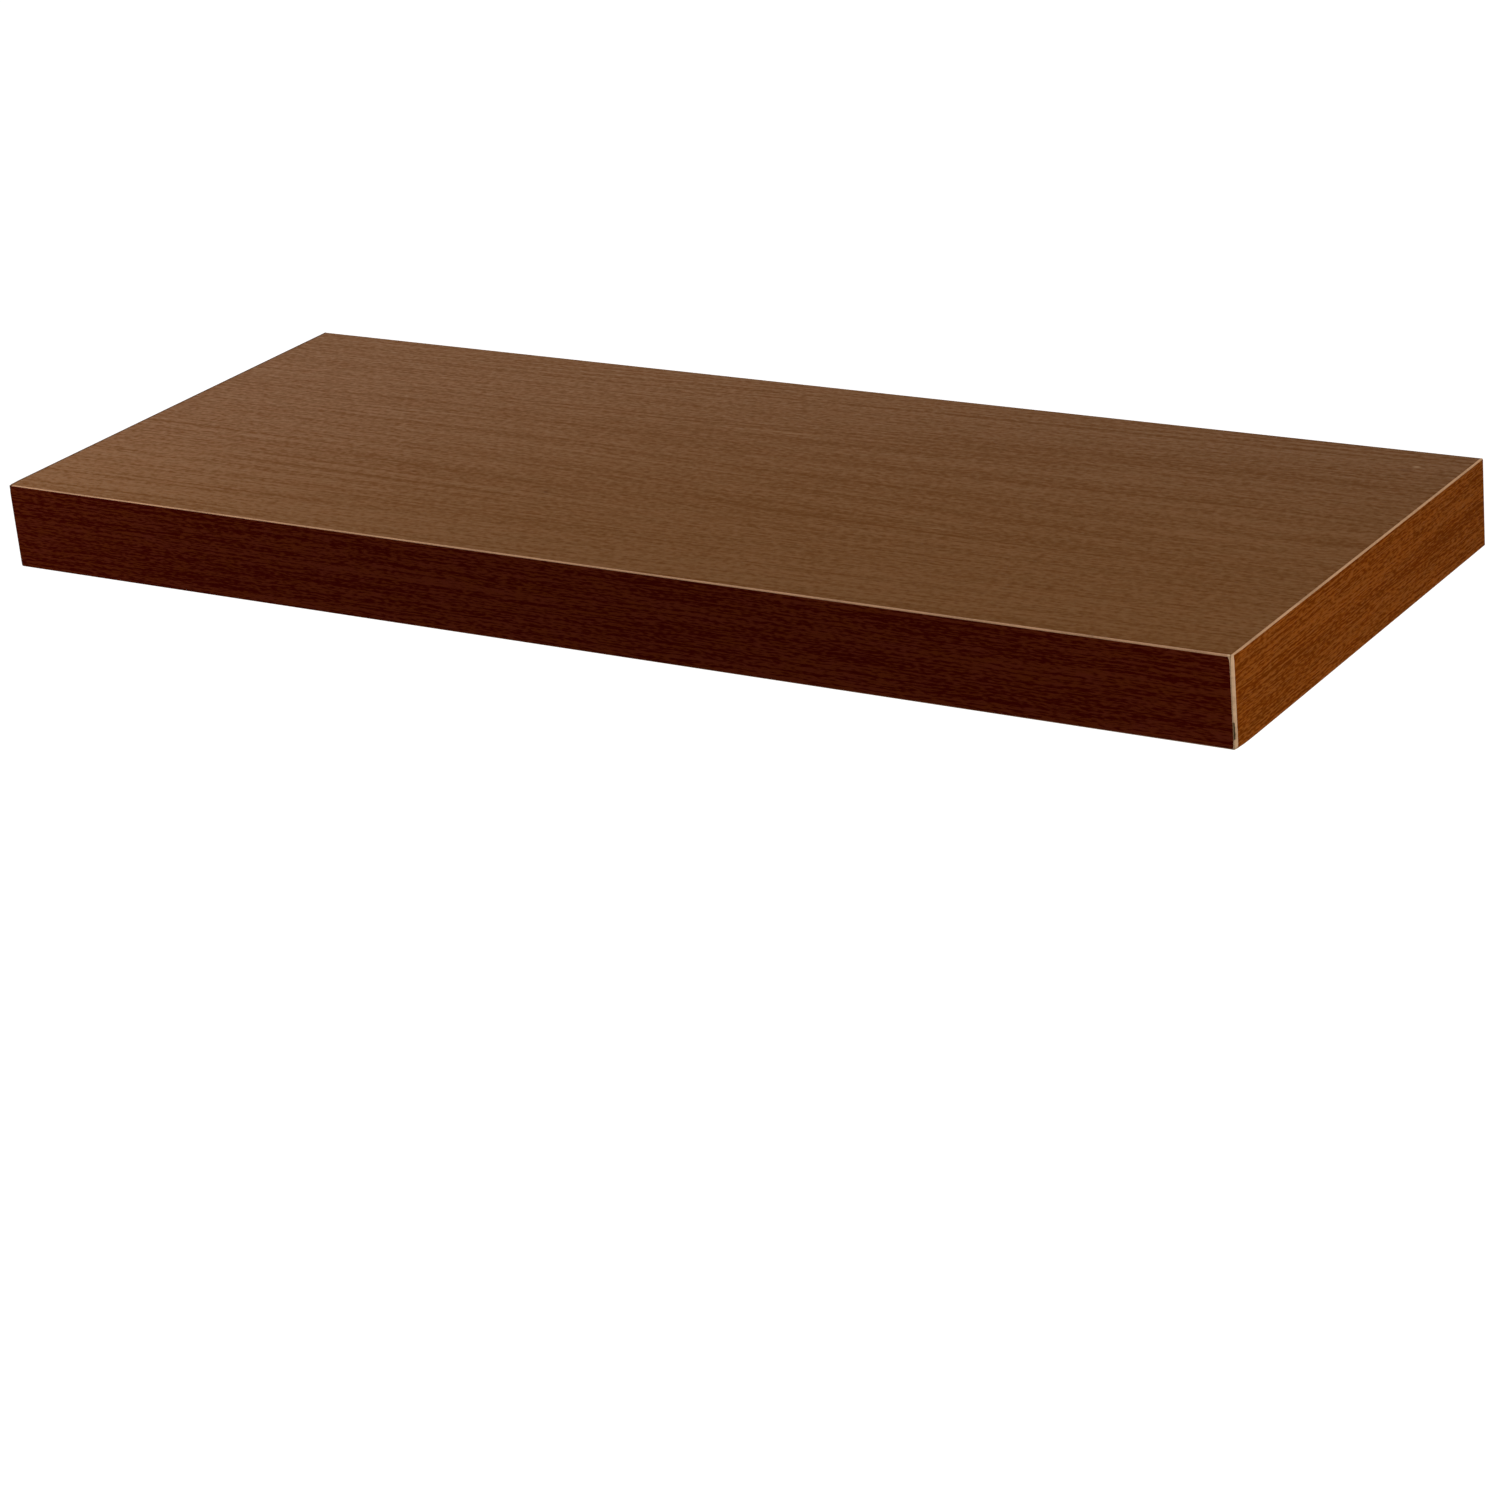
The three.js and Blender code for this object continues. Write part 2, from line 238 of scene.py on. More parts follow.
# Wood print: lighter and darker stripes, faint tints and the few marks
skin_stripes = [
    {"place": -0.200, "half_width": 0.035, "weight": 0.15},
    {"place": -0.006, "half_width": 0.014, "weight": 0.12},
]
front_stripes = [
    {"place": 0.0032, "half_width": 0.0022, "weight": 0.55},
    {"place": -0.0160, "half_width": 0.0014, "weight": 0.45},
]
side_stripes = [
    {"place": 0.0060, "half_width": 0.0024, "weight": 0.30},
    {"place": -0.0120, "half_width": 0.0024, "weight": 0.30},
    {"place": -0.0010, "half_width": 0.0030, "weight": -0.25},
]
stripe_breaks = {"length": 0.05, "width": 0.01}
stripe_level = 0.6  # about which the breaks vary a stripe
skin_tint = {"length": 0.012, "width": 0.009, "tone": (1.025, 0.985, 0.975)}
front_tint = {"length": 0.012, "width": 0.004, "tone": (1.0, 0.90, 2.4)}
side_tint = {"length": 0.012, "width": 0.004, "tone": (1.06, 0.95, 0.6)}
tint_contrast = 2.5
dark_mark = (0.070, 0.022, 0.006)
pale_mark = (0.30, 0.17, 0.085)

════

▶ [EXERCISE] Extract all of the data shown above and repeat it verbatim.

▶ [EXPECTED ANSWER]
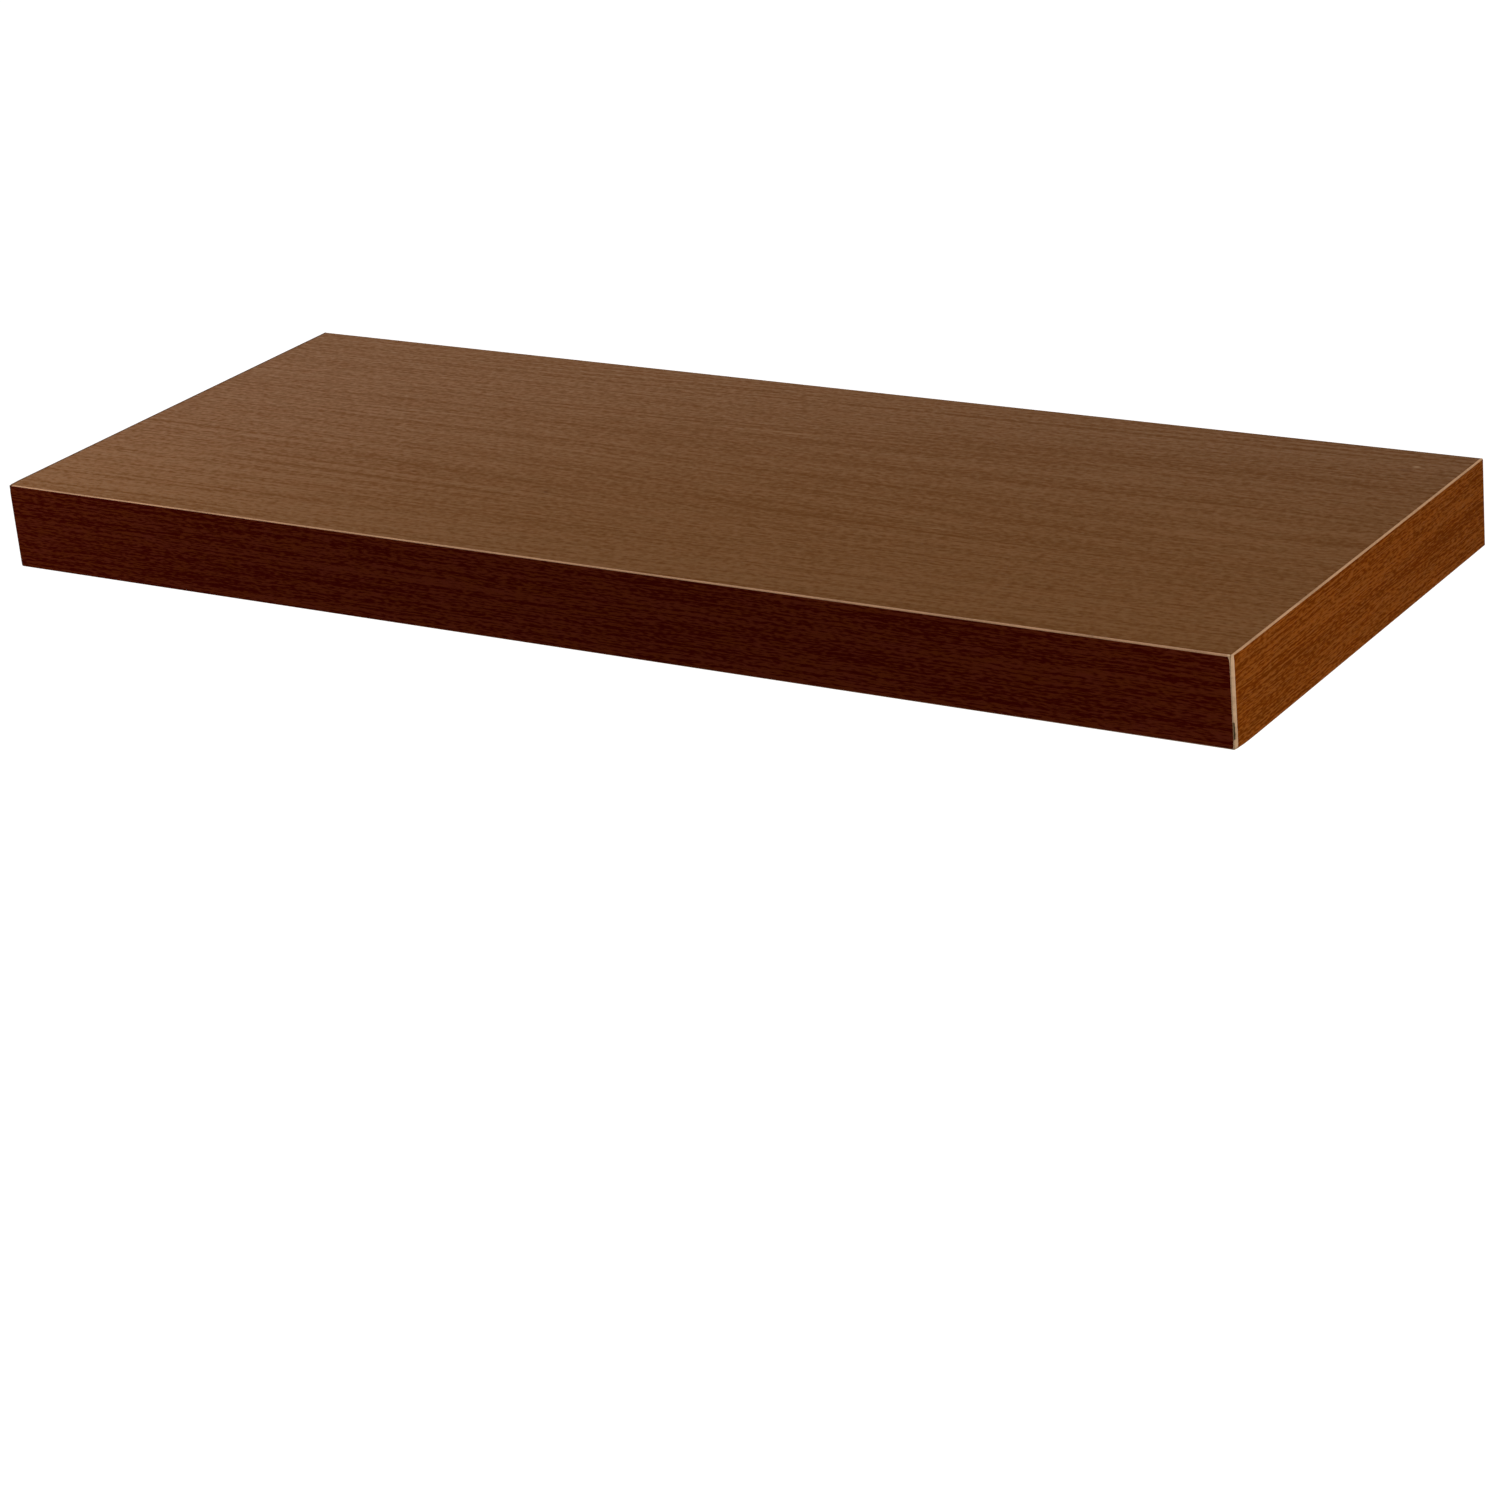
The three.js and Blender code for this object continues. Write part 2, from line 238 of scene.py on. More parts follow.
# Wood print: lighter and darker stripes, faint tints and the few marks
skin_stripes = [
    {"place": -0.200, "half_width": 0.035, "weight": 0.15},
    {"place": -0.006, "half_width": 0.014, "weight": 0.12},
]
front_stripes = [
    {"place": 0.0032, "half_width": 0.0022, "weight": 0.55},
    {"place": -0.0160, "half_width": 0.0014, "weight": 0.45},
]
side_stripes = [
    {"place": 0.0060, "half_width": 0.0024, "weight": 0.30},
    {"place": -0.0120, "half_width": 0.0024, "weight": 0.30},
    {"place": -0.0010, "half_width": 0.0030, "weight": -0.25},
]
stripe_breaks = {"length": 0.05, "width": 0.01}
stripe_level = 0.6  # about which the breaks vary a stripe
skin_tint = {"length": 0.012, "width": 0.009, "tone": (1.025, 0.985, 0.975)}
front_tint = {"length": 0.012, "width": 0.004, "tone": (1.0, 0.90, 2.4)}
side_tint = {"length": 0.012, "width": 0.004, "tone": (1.06, 0.95, 0.6)}
tint_contrast = 2.5
dark_mark = (0.070, 0.022, 0.006)
pale_mark = (0.30, 0.17, 0.085)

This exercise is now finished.